Income effect basically states that the more you earn or the more income you generate, the more you consume. For example, assuming you really like cake. When you earn $1000/month, you can only buy 1 cake/week. That is the budget cap because you need to spend your money on other necessities like utilities (water, electricity, internet...), healthy food, gas for your car, etc. But once you get promoted to a much much higher position and end up earning $10,000/month? Your entire house rains cake. You might even buy a fridge solely dedicated to storing cake. You will get really fat and have a stroke from all the cake you consume.

Substitution effect, on the other hand, focuses on the change in price and change in consumption pattern, or simply put, the higher the price of a certain product, the more likely you are to consume none or less of them and switch to purchasing their substitutes, if there is any; and the reverse is also true. For example, let's say you are the same person who likes cake to the point that you can die for it, literally. Suddenly, without any warning, World War Z happens. Zombies apocalypse befalls your country (but for some unknown and inexplicable reason, it is a special type of zombies in a way that they are only attracted to cakes and bakers in your country...), and so, all the bakers in your country have been, unfortunately, turned into zombies. And for some other unknown reason, your company is still running and you still get paid $10,000/month (because I say so). Well, the crisis your country faces now is severe cake shortage (Of course, let's just ignore all the zombies that are running around. No one cares about them). Wait, I should have mentioned also that every other country puts up huge and impregnable walls, blocking the way of anyone, let alone zombies, that can inflict even the slightest injury on their bakers. So yes, you can still get the cake you love so much by importing it. If you really want to eat cake, you need to talk to the importers who will have to risk their life to import the cake from the neighboring countries. A cake now will costs you $9,000 (I am just making it up on the spot). So you see the point. You will now consume less cake simply because the domestic market price of the cake has risen up so much due to the cake zombies crisis. And that is Substitution Effect.

All the hassles it takes to get cake might then change you into a new person. You might start to develop a new liking to your new cake's substitute, probably, ice-cream. Sadly, this new favorite will not make you get any thinner than your previous cake-loving self. But at least, it has taught you something about economics, to be specific, substitution effect.

So to you, ice-cream is probably a substitute product. Just like how some people see Pepsi as a substitute to Coke or vice-versa.

With the zombies apocalypse crippling the cake market operation, it negatively affects many cake ingredients suppliers such as flour seller, sugar farmer and so forth. This might force some of them out of business, but don't lose hope because the lower demand for sugar in the cake industry will push sugar price down, NOT out of the market, yet. Instead, the economy will re-adjust itself. Lower price of sugar will enable more ice-cream makers to make cheaper ice-cream, and thus, increase the demand for ice-cream and expand ice-cream industry.

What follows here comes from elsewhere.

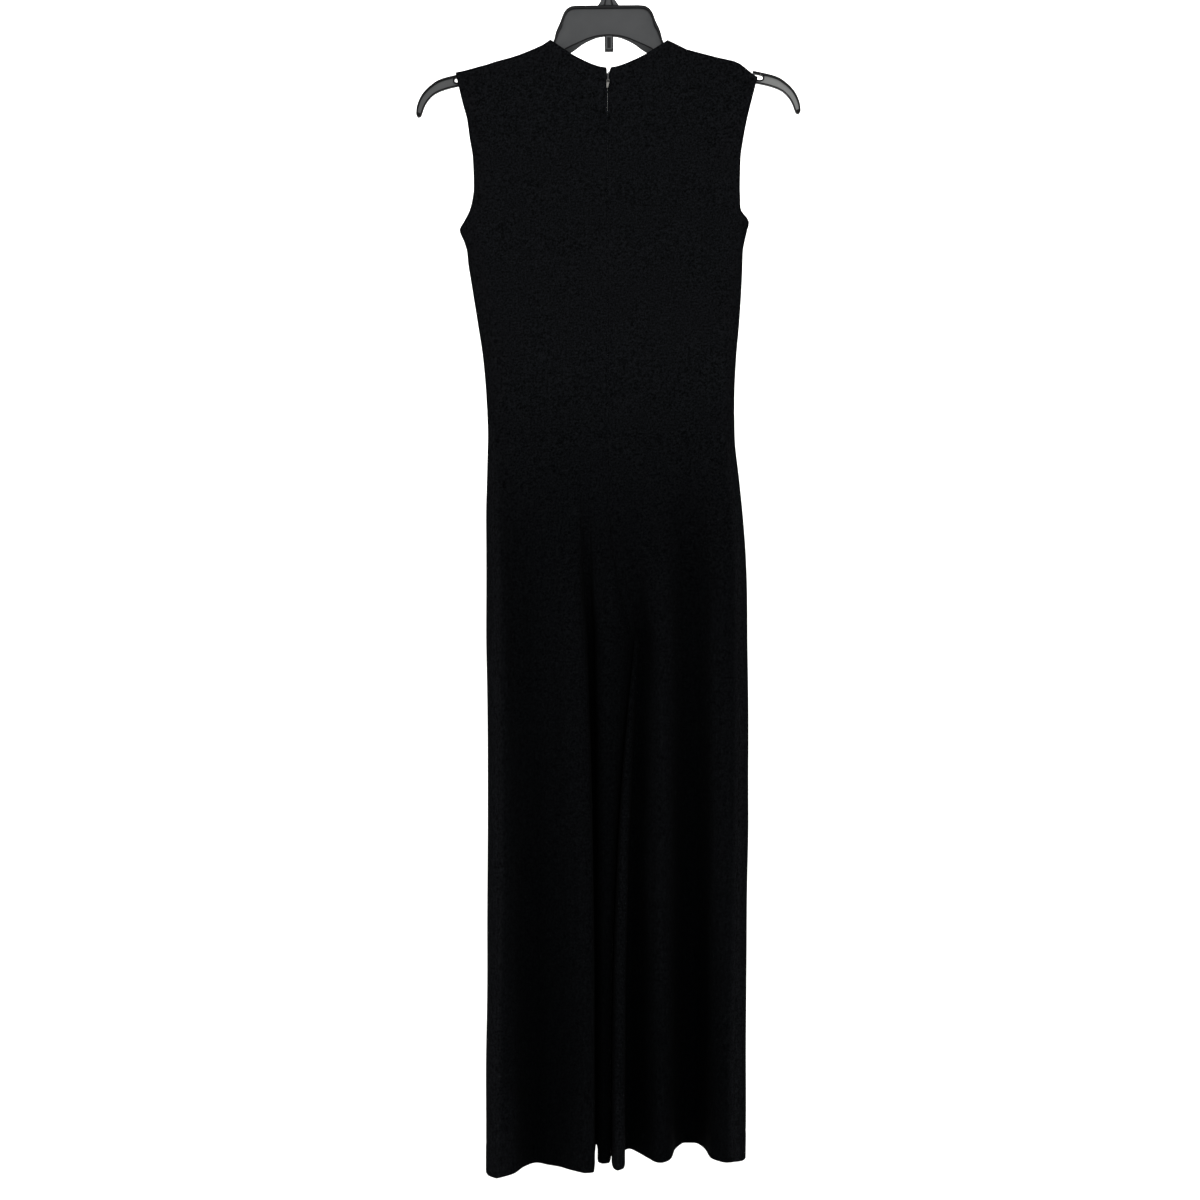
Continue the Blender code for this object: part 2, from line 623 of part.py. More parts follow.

At the same time, I forgot to mention earlier that along with substitute products, we also have something called complementary products. Assuming cake is just so expensive, so unaffordable that the whole country is now starting to consume more ice-cream as a replacement and coming to like it. As ice-cream becomes more popular, there are bound to be some products that also tag along in this growth spurt. For example, cookies! Some people like to have their ice-cream with some cookies as their side dish. So when the demand for ice-cream rises, cookies business is also doing great, much better than when people were stuffing their face with cake. In this scenario, cookies represent a complementary product because the demand for cookies and the demand for ice-cream are positively correlated. In other words, when people consume more (or less) ice-cream, they also consume more (or less) cookies.

The interesting part is that even if the economy is to be extensively damaged by zombies invasion (causing unemployment, food shortage...), and everyone could barely earn enough income to survive, there are still people who see this as their opportunity to earn money, and thus, introducing a simple economic solution (without knowing it is one), the production of inferior goods.

Inferior goods are those goods that people need more when they become poorer and less when richer (its example is the entire paragraph below). Normal goods is the opposite. Normal goods are something that you consume more as you get richer and less as you get poorer. For example, movies.

Inferior goods are produced within an industry that seeks its profit from people with low income. With rising food price, due to food shortage (substitution effect) and lower income (income effect), people are now facing starvation. So to meet their desperate need for food, people will pretty much consume anything edible (so do the zombies, I guess, but they probably won't pay anyone any money), caring less about the quality of the product. This is when mass production of cheap and low-quality food is hugely rewarding, and those who realize that and dare to follow their ambition to become the richest man in town might start a business that produces inferior goods, for example, instant noodle. People are suffering from zombies attack, the economy crippled, so in time like this, when you can buy your lunch (a pack of instant noodle) for (just an example) $0.25, who wouldn't want it? Assuming the cost to make a pack of noodle is $0.1, so as long as the government doesn't decide to involve itself by, for example, reducing the price even further to, say, $0.09 for a pack of noodle rendering the business unprofitable, then the people can be saved. Believe me, there have been instances that the government did something similar to what I described and ended up starving many people to death (because with $0.09 a pack, no one would be irrational enough to continue producing instant noodle as it might not even cover the cost of doing it).

So what does this tell you about Economics? It tells you about beauty of free market that it allows resource ownership and freedom of choice. Individuals are the one to make their own decision, unlike within a centrally planned economy in which the government or some supreme ruler makes arbitrary decision for the rest of the country (we will discuss more about it in our next article).

Even without much government interference, an economy always has a self-correcting system that allows it to be quite resilient in the face of any foreseen or unforeseen crises. In economics, we have alternative choices; hence, when one door closes, one or many more open. With top-down approach, with too much intervention from the government, there were times when people suffered greatly due to economic hardship (and that is undeniable) as bad economic decisions have led to political turmoil, public outrage, rebellion, war and destruction. Of course, that doesn't mean we need no regulations. Free market is favorable but only with appropriate rules and regulations to level the playing field because sometimes, the self-correcting does not bring us to the state of recovery fast enough (I will talk more about it in our future articles as well). We need people with sufficient knowledge of economics to aid the decision makers. Likewise, we need decision makers who are, at the very least, well-trained in the basics of economics.